▶ [STATED EXERCISE]:
Using the data below, repeat all of it precisely.

▶ [DATA PROVIDED]:
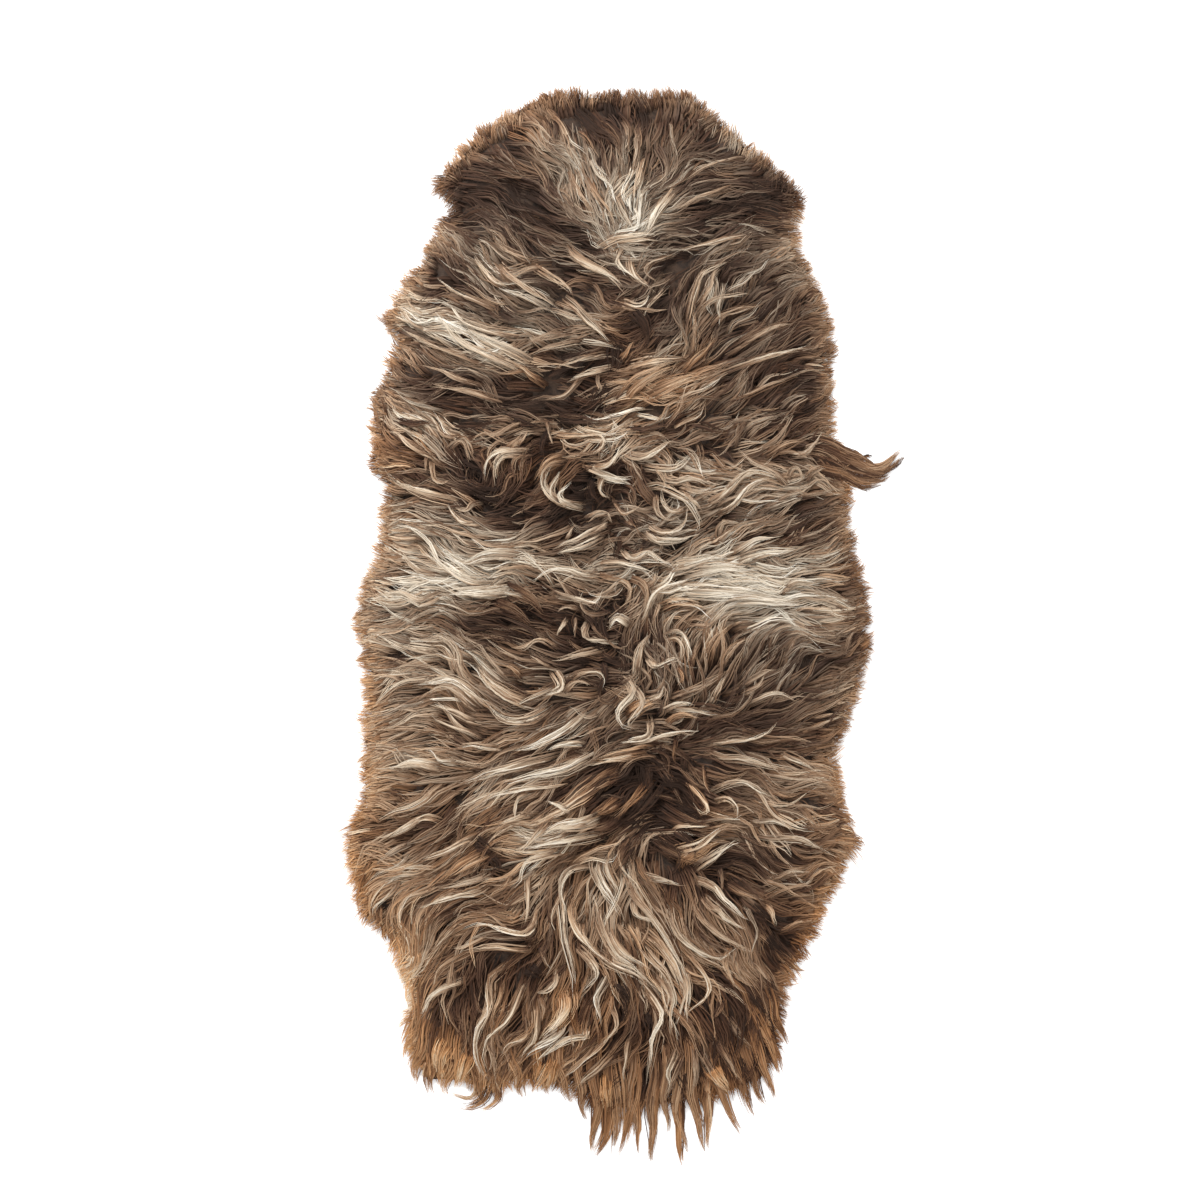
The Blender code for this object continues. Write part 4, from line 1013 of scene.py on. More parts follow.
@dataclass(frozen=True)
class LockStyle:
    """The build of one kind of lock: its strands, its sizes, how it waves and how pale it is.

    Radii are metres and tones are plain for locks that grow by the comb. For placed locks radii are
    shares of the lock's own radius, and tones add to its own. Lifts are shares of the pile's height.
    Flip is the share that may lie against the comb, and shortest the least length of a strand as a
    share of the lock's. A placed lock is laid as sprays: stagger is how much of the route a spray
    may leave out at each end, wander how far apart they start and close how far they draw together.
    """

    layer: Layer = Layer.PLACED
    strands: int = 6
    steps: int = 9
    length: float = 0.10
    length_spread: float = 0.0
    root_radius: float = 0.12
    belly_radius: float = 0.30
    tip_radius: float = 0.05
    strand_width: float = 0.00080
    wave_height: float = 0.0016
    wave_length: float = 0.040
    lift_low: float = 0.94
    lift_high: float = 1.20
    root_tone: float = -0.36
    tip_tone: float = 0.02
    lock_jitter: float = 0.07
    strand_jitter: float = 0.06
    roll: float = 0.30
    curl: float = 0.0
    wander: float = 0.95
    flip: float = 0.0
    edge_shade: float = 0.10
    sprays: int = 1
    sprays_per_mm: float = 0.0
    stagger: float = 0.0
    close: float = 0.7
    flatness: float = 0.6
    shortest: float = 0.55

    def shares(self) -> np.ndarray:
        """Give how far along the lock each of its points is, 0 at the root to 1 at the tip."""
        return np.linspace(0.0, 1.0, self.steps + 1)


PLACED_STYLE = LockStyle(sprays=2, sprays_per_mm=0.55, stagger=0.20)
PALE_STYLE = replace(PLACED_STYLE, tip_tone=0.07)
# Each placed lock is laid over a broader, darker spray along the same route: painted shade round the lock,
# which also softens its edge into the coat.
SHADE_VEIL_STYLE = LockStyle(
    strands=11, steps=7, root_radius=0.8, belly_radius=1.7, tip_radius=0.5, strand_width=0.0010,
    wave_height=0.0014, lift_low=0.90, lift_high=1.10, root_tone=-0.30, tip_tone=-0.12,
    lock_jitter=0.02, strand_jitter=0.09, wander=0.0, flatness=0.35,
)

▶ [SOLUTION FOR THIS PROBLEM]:
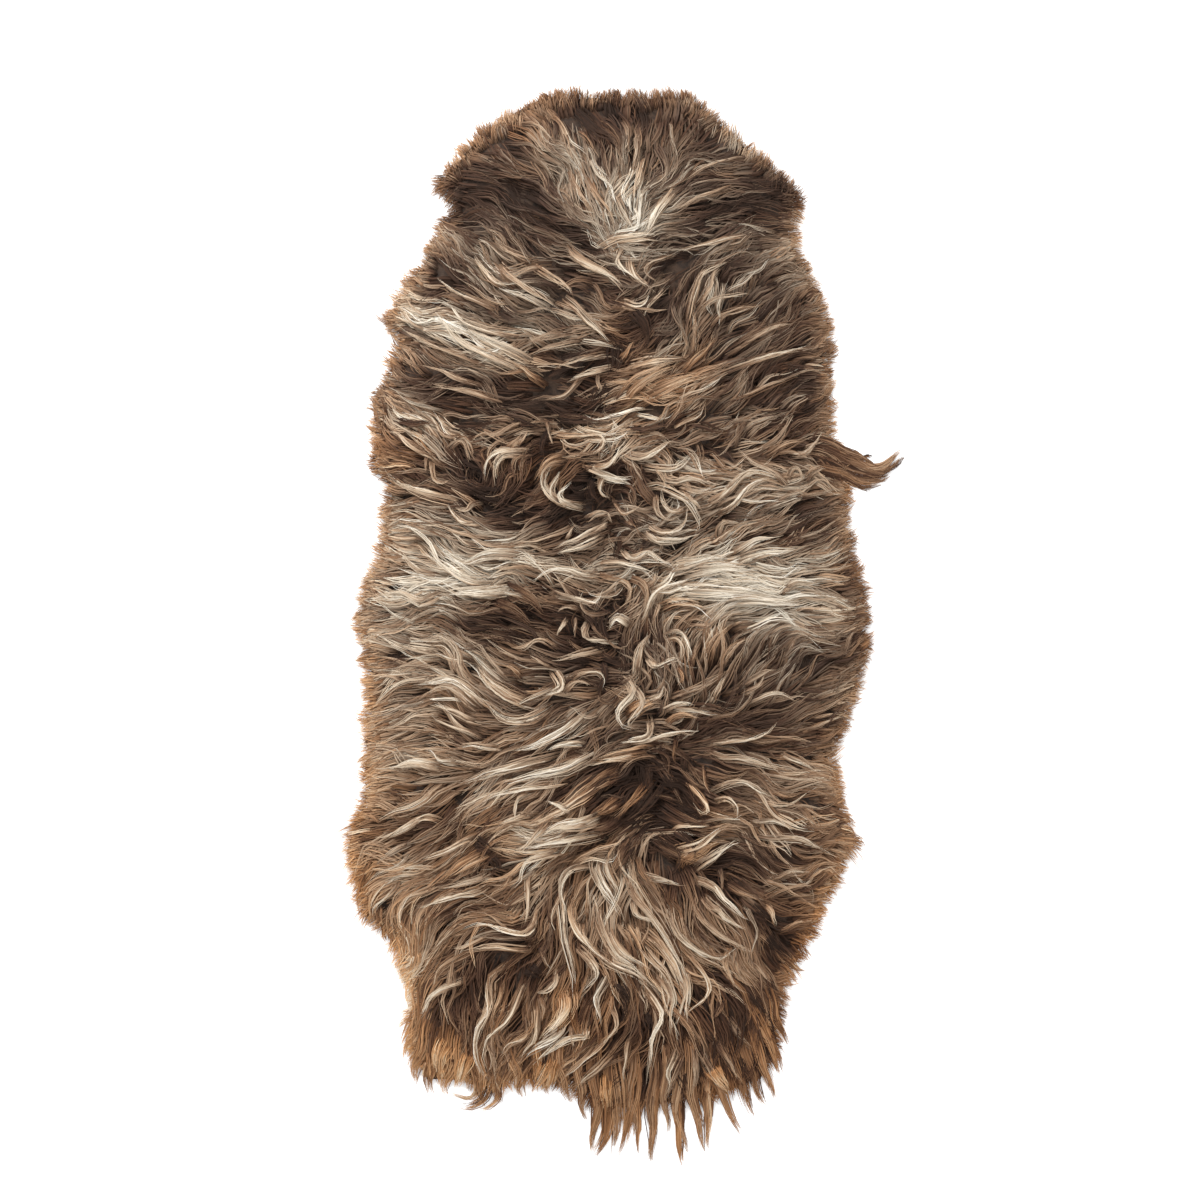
The Blender code for this object continues. Write part 4, from line 1013 of scene.py on. More parts follow.
@dataclass(frozen=True)
class LockStyle:
    """The build of one kind of lock: its strands, its sizes, how it waves and how pale it is.

    Radii are metres and tones are plain for locks that grow by the comb. For placed locks radii are
    shares of the lock's own radius, and tones add to its own. Lifts are shares of the pile's height.
    Flip is the share that may lie against the comb, and shortest the least length of a strand as a
    share of the lock's. A placed lock is laid as sprays: stagger is how much of the route a spray
    may leave out at each end, wander how far apart they start and close how far they draw together.
    """

    layer: Layer = Layer.PLACED
    strands: int = 6
    steps: int = 9
    length: float = 0.10
    length_spread: float = 0.0
    root_radius: float = 0.12
    belly_radius: float = 0.30
    tip_radius: float = 0.05
    strand_width: float = 0.00080
    wave_height: float = 0.0016
    wave_length: float = 0.040
    lift_low: float = 0.94
    lift_high: float = 1.20
    root_tone: float = -0.36
    tip_tone: float = 0.02
    lock_jitter: float = 0.07
    strand_jitter: float = 0.06
    roll: float = 0.30
    curl: float = 0.0
    wander: float = 0.95
    flip: float = 0.0
    edge_shade: float = 0.10
    sprays: int = 1
    sprays_per_mm: float = 0.0
    stagger: float = 0.0
    close: float = 0.7
    flatness: float = 0.6
    shortest: float = 0.55

    def shares(self) -> np.ndarray:
        """Give how far along the lock each of its points is, 0 at the root to 1 at the tip."""
        return np.linspace(0.0, 1.0, self.steps + 1)


PLACED_STYLE = LockStyle(sprays=2, sprays_per_mm=0.55, stagger=0.20)
PALE_STYLE = replace(PLACED_STYLE, tip_tone=0.07)
# Each placed lock is laid over a broader, darker spray along the same route: painted shade round the lock,
# which also softens its edge into the coat.
SHADE_VEIL_STYLE = LockStyle(
    strands=11, steps=7, root_radius=0.8, belly_radius=1.7, tip_radius=0.5, strand_width=0.0010,
    wave_height=0.0014, lift_low=0.90, lift_high=1.10, root_tone=-0.30, tip_tone=-0.12,
    lock_jitter=0.02, strand_jitter=0.09, wander=0.0, flatness=0.35,
)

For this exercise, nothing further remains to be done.